>>>>

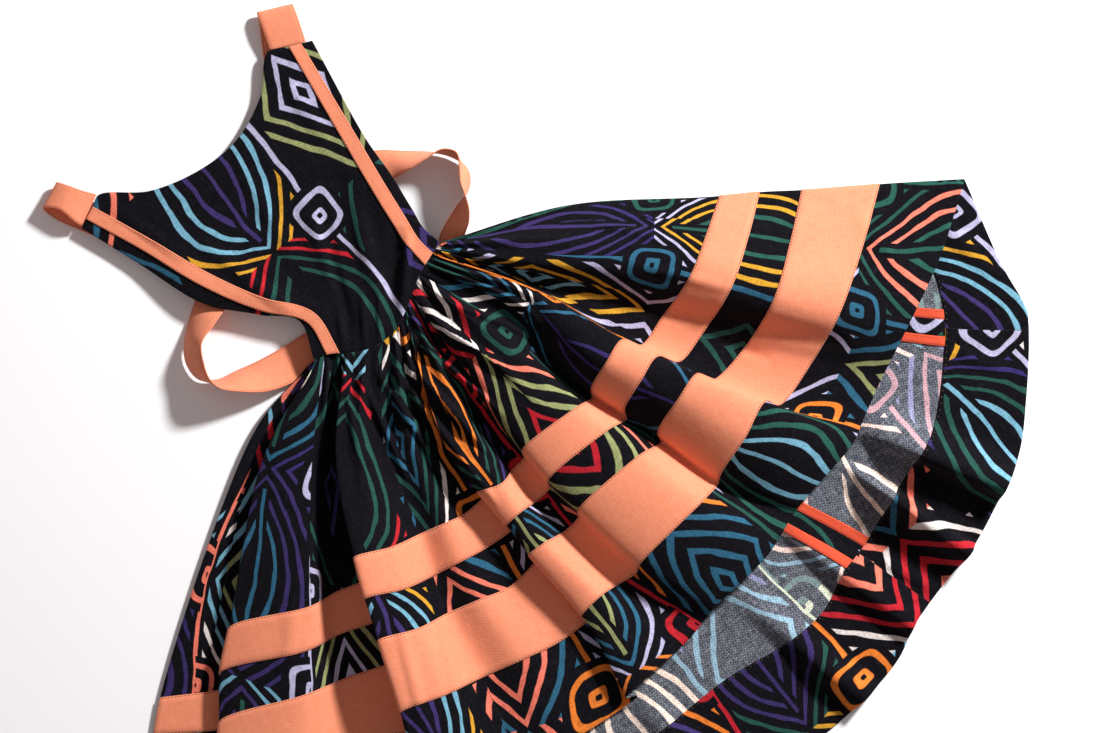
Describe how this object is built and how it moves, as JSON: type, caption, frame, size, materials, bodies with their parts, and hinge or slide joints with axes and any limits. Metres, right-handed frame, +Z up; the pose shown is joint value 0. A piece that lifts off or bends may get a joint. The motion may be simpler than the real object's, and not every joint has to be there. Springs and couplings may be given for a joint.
{
  "type": "apron dress",
  "caption": "apron dress laid flat: printed bib, cross-back straps looping out at the sides, gathered skirt with a narrow and a wide plain band, hem open on the inside of the back",
  "frame": {"origin": "bottom centre of the bounding box of the dress as it lies", "axes": "+Z up from the surface it lies on, +Y towards the shoulders along the skirt's middle, -Y towards the hem, +X to the viewer's right with the shoulders away"},
  "size_m": [1.135, 0.9189, 0.0532],
  "materials": {
    "bib_front": "matt printed cotton",
    "bib_tape_left": "soft cotton twill",
    "bib_tape_right": "soft cotton twill",
    "strap_left": "soft cotton twill",
    "strap_right": "soft cotton twill",
    "skirt_front": "matt printed cotton",
    "skirt_band_narrow": "soft cotton twill",
    "skirt_band_wide": "soft cotton twill",
    "skirt_back": "matt cotton, paler inside of the print",
    "hem_facing": "matt printed cotton",
    "seam_1_allowance": "matt printed cotton",
    "seam_1_binding_a": "satin weave tape",
    "seam_1_binding_b": "satin weave tape",
    "seam_2_allowance": "matt printed cotton",
    "seam_2_binding_a": "satin weave tape",
    "seam_2_binding_b": "satin weave tape"
  },
  "bodies": {
    "root": {"bib_front": "bib_front", "bib_tape_left": "bib_tape_left", "bib_tape_right": "bib_tape_right", "strap_left": "strap_left", "strap_right": "strap_right", "skirt_front": "skirt_front", "skirt_band_narrow": "skirt_band_narrow", "skirt_band_wide": "skirt_band_wide", "skirt_back": "skirt_back", "hem_facing": "hem_facing", "seam_1_allowance": "seam_1_allowance", "seam_1_binding_a": "seam_1_binding_a", "seam_1_binding_b": "seam_1_binding_b", "seam_2_allowance": "seam_2_allowance", "seam_2_binding_a": "seam_2_binding_a", "seam_2_binding_b": "seam_2_binding_b"}
  },
  "joints": []
}
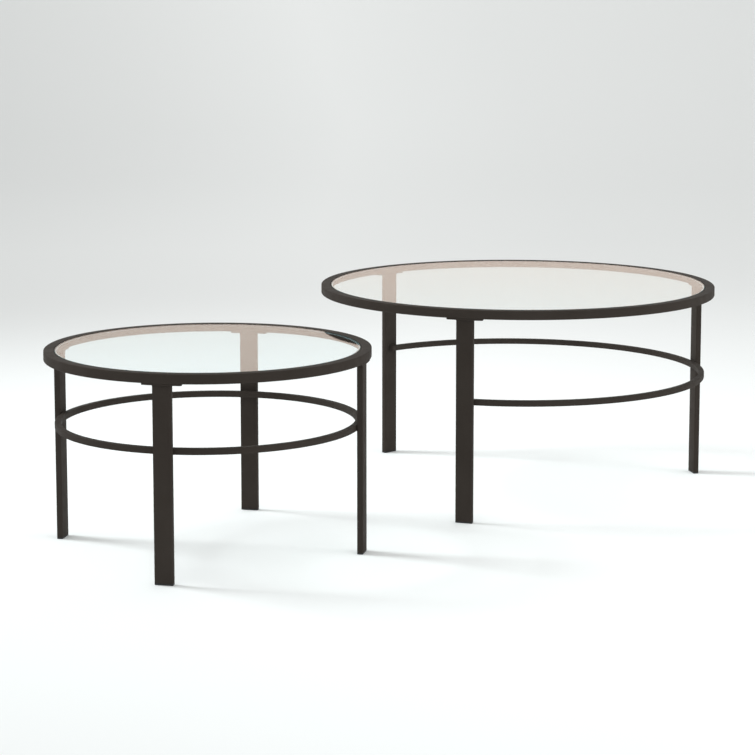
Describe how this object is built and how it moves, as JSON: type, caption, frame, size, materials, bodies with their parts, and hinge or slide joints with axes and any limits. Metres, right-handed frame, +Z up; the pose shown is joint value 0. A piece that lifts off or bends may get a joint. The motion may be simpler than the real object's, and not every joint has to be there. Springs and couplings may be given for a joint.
{
  "type": "nesting table set",
  "caption": "Round nesting tables: inset glass tops in dark metal ring frames on flat legs with curved lower stretchers; the smaller is pushed in under the larger.",
  "frame": {"origin": "floor level, in the middle of the outline of both tables as they stand side by side", "axes": "+X is the direction in which the small table enters the open side of the large one, +Z is up"},
  "size_m": [1.5843, 1.2567, 0.47],
  "materials": {
    "powder_coat": "satin dark bronze powder coat with a very fine texture",
    "clear_glass": "clear tempered glass, ground edge",
    "clear_silicone": "clear, soft",
    "black_plastic": "fine moulded",
    "zinc_steel": "zinc plated",
    "black_screw": "black oxide"
  },
  "bodies": {
    "large_table": {"large_top_ring": "powder_coat", "large_glass_ledge": "powder_coat", "large_glass_gasket": "clear_silicone", "large_glass_top": "clear_glass", "large_leg_1": "powder_coat", "large_leg_2": "powder_coat", "large_leg_3": "powder_coat", "large_leg_plate_1": "powder_coat", "large_leg_plate_2": "powder_coat", "large_leg_plate_3": "powder_coat", "large_foot_1": "black_plastic", "large_foot_2": "black_plastic", "large_foot_3": "black_plastic", "large_plate_screw_1": "black_screw", "large_plate_screw_2": "black_screw", "large_plate_screw_3": "black_screw", "large_plate_screw_4": "black_screw", "large_plate_screw_5": "black_screw", "large_plate_screw_6": "black_screw", "large_ring_nut_1": "zinc_steel", "large_ring_nut_2": "zinc_steel", "large_ring_nut_3": "zinc_steel", "large_ring_nut_4": "zinc_steel", "large_ring_nut_5": "zinc_steel", "large_ring_nut_6": "zinc_steel", "large_stretcher": "powder_coat"},
    "small_table": {"small_top_ring": "powder_coat", "small_glass_ledge": "powder_coat", "small_glass_gasket": "clear_silicone", "small_glass_top": "clear_glass", "small_leg_1": "powder_coat", "small_leg_2": "powder_coat", "small_leg_3": "powder_coat", "small_leg_4": "powder_coat", "small_leg_plate_1": "powder_coat", "small_leg_plate_2": "powder_coat", "small_leg_plate_3": "powder_coat", "small_leg_plate_4": "powder_coat", "small_foot_1": "black_plastic", "small_foot_2": "black_plastic", "small_foot_3": "black_plastic", "small_foot_4": "black_plastic", "small_plate_screw_1": "black_screw", "small_plate_screw_2": "black_screw", "small_plate_screw_3": "black_screw", "small_plate_screw_4": "black_screw", "small_plate_screw_5": "black_screw", "small_plate_screw_6": "black_screw", "small_plate_screw_7": "black_screw", "small_plate_screw_8": "black_screw", "small_ring_nut_1": "zinc_steel", "small_ring_nut_2": "zinc_steel", "small_ring_nut_3": "zinc_steel", "small_ring_nut_4": "zinc_steel", "small_ring_nut_5": "zinc_steel", "small_ring_nut_6": "zinc_steel", "small_ring_nut_7": "zinc_steel", "small_ring_nut_8": "zinc_steel", "small_stretcher": "powder_coat"}
  },
  "joints": [
    {"name": "nest_swing", "type": "hinge", "parent": "large_table", "child": "small_table", "pos_m": [0.21037, -0.52122, 0], "axis": [0, 0, -1], "range_deg": [0, 81]}
  ]
}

<<<<

Give every line of the material again, exactly as it reads.

#### [Output for this task]
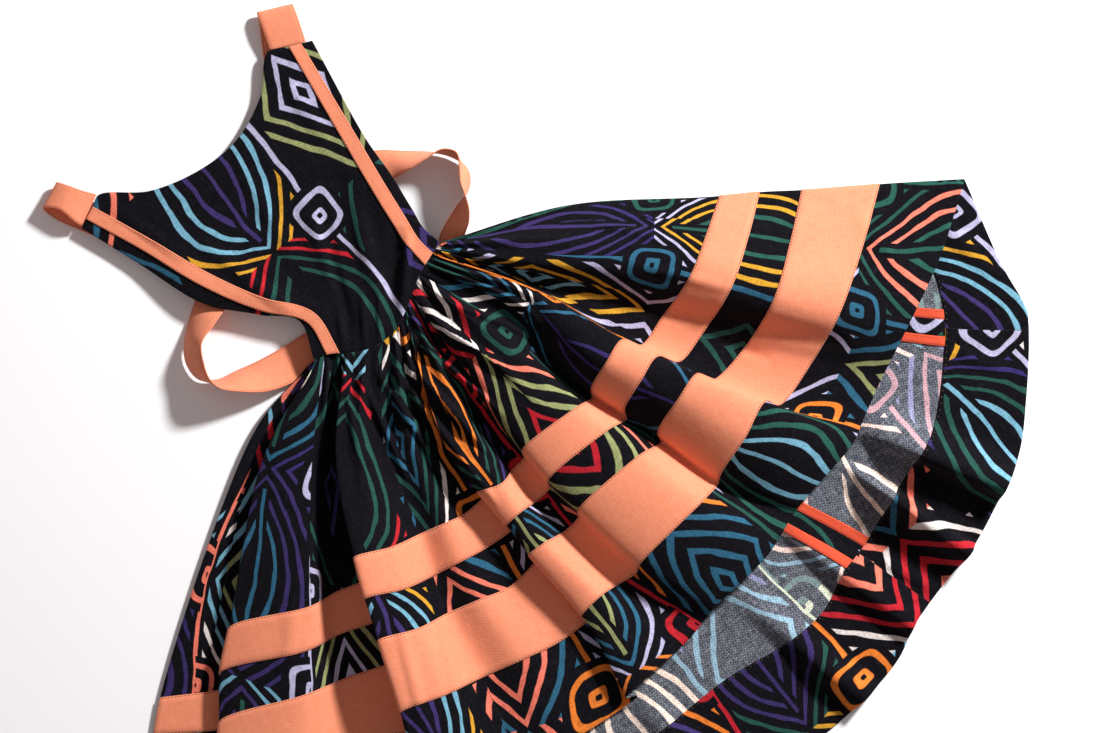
Describe how this object is built and how it moves, as JSON: type, caption, frame, size, materials, bodies with their parts, and hinge or slide joints with axes and any limits. Metres, right-handed frame, +Z up; the pose shown is joint value 0. A piece that lifts off or bends may get a joint. The motion may be simpler than the real object's, and not every joint has to be there. Springs and couplings may be given for a joint.
{
  "type": "apron dress",
  "caption": "apron dress laid flat: printed bib, cross-back straps looping out at the sides, gathered skirt with a narrow and a wide plain band, hem open on the inside of the back",
  "frame": {"origin": "bottom centre of the bounding box of the dress as it lies", "axes": "+Z up from the surface it lies on, +Y towards the shoulders along the skirt's middle, -Y towards the hem, +X to the viewer's right with the shoulders away"},
  "size_m": [1.135, 0.9189, 0.0532],
  "materials": {
    "bib_front": "matt printed cotton",
    "bib_tape_left": "soft cotton twill",
    "bib_tape_right": "soft cotton twill",
    "strap_left": "soft cotton twill",
    "strap_right": "soft cotton twill",
    "skirt_front": "matt printed cotton",
    "skirt_band_narrow": "soft cotton twill",
    "skirt_band_wide": "soft cotton twill",
    "skirt_back": "matt cotton, paler inside of the print",
    "hem_facing": "matt printed cotton",
    "seam_1_allowance": "matt printed cotton",
    "seam_1_binding_a": "satin weave tape",
    "seam_1_binding_b": "satin weave tape",
    "seam_2_allowance": "matt printed cotton",
    "seam_2_binding_a": "satin weave tape",
    "seam_2_binding_b": "satin weave tape"
  },
  "bodies": {
    "root": {"bib_front": "bib_front", "bib_tape_left": "bib_tape_left", "bib_tape_right": "bib_tape_right", "strap_left": "strap_left", "strap_right": "strap_right", "skirt_front": "skirt_front", "skirt_band_narrow": "skirt_band_narrow", "skirt_band_wide": "skirt_band_wide", "skirt_back": "skirt_back", "hem_facing": "hem_facing", "seam_1_allowance": "seam_1_allowance", "seam_1_binding_a": "seam_1_binding_a", "seam_1_binding_b": "seam_1_binding_b", "seam_2_allowance": "seam_2_allowance", "seam_2_binding_a": "seam_2_binding_a", "seam_2_binding_b": "seam_2_binding_b"}
  },
  "joints": []
}
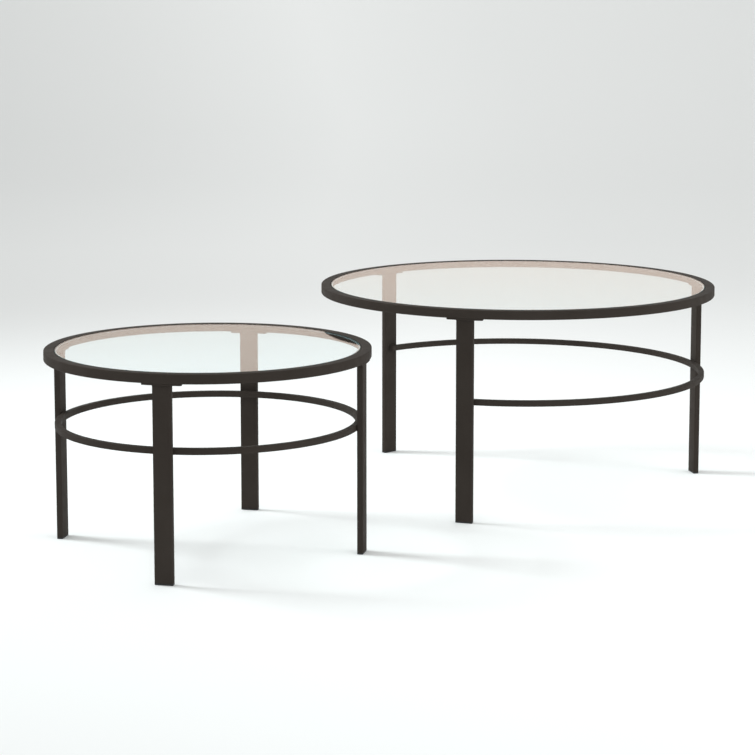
Describe how this object is built and how it moves, as JSON: type, caption, frame, size, materials, bodies with their parts, and hinge or slide joints with axes and any limits. Metres, right-handed frame, +Z up; the pose shown is joint value 0. A piece that lifts off or bends may get a joint. The motion may be simpler than the real object's, and not every joint has to be there. Springs and couplings may be given for a joint.
{
  "type": "nesting table set",
  "caption": "Round nesting tables: inset glass tops in dark metal ring frames on flat legs with curved lower stretchers; the smaller is pushed in under the larger.",
  "frame": {"origin": "floor level, in the middle of the outline of both tables as they stand side by side", "axes": "+X is the direction in which the small table enters the open side of the large one, +Z is up"},
  "size_m": [1.5843, 1.2567, 0.47],
  "materials": {
    "powder_coat": "satin dark bronze powder coat with a very fine texture",
    "clear_glass": "clear tempered glass, ground edge",
    "clear_silicone": "clear, soft",
    "black_plastic": "fine moulded",
    "zinc_steel": "zinc plated",
    "black_screw": "black oxide"
  },
  "bodies": {
    "large_table": {"large_top_ring": "powder_coat", "large_glass_ledge": "powder_coat", "large_glass_gasket": "clear_silicone", "large_glass_top": "clear_glass", "large_leg_1": "powder_coat", "large_leg_2": "powder_coat", "large_leg_3": "powder_coat", "large_leg_plate_1": "powder_coat", "large_leg_plate_2": "powder_coat", "large_leg_plate_3": "powder_coat", "large_foot_1": "black_plastic", "large_foot_2": "black_plastic", "large_foot_3": "black_plastic", "large_plate_screw_1": "black_screw", "large_plate_screw_2": "black_screw", "large_plate_screw_3": "black_screw", "large_plate_screw_4": "black_screw", "large_plate_screw_5": "black_screw", "large_plate_screw_6": "black_screw", "large_ring_nut_1": "zinc_steel", "large_ring_nut_2": "zinc_steel", "large_ring_nut_3": "zinc_steel", "large_ring_nut_4": "zinc_steel", "large_ring_nut_5": "zinc_steel", "large_ring_nut_6": "zinc_steel", "large_stretcher": "powder_coat"},
    "small_table": {"small_top_ring": "powder_coat", "small_glass_ledge": "powder_coat", "small_glass_gasket": "clear_silicone", "small_glass_top": "clear_glass", "small_leg_1": "powder_coat", "small_leg_2": "powder_coat", "small_leg_3": "powder_coat", "small_leg_4": "powder_coat", "small_leg_plate_1": "powder_coat", "small_leg_plate_2": "powder_coat", "small_leg_plate_3": "powder_coat", "small_leg_plate_4": "powder_coat", "small_foot_1": "black_plastic", "small_foot_2": "black_plastic", "small_foot_3": "black_plastic", "small_foot_4": "black_plastic", "small_plate_screw_1": "black_screw", "small_plate_screw_2": "black_screw", "small_plate_screw_3": "black_screw", "small_plate_screw_4": "black_screw", "small_plate_screw_5": "black_screw", "small_plate_screw_6": "black_screw", "small_plate_screw_7": "black_screw", "small_plate_screw_8": "black_screw", "small_ring_nut_1": "zinc_steel", "small_ring_nut_2": "zinc_steel", "small_ring_nut_3": "zinc_steel", "small_ring_nut_4": "zinc_steel", "small_ring_nut_5": "zinc_steel", "small_ring_nut_6": "zinc_steel", "small_ring_nut_7": "zinc_steel", "small_ring_nut_8": "zinc_steel", "small_stretcher": "powder_coat"}
  },
  "joints": [
    {"name": "nest_swing", "type": "hinge", "parent": "large_table", "child": "small_table", "pos_m": [0.21037, -0.52122, 0], "axis": [0, 0, -1], "range_deg": [0, 81]}
  ]
}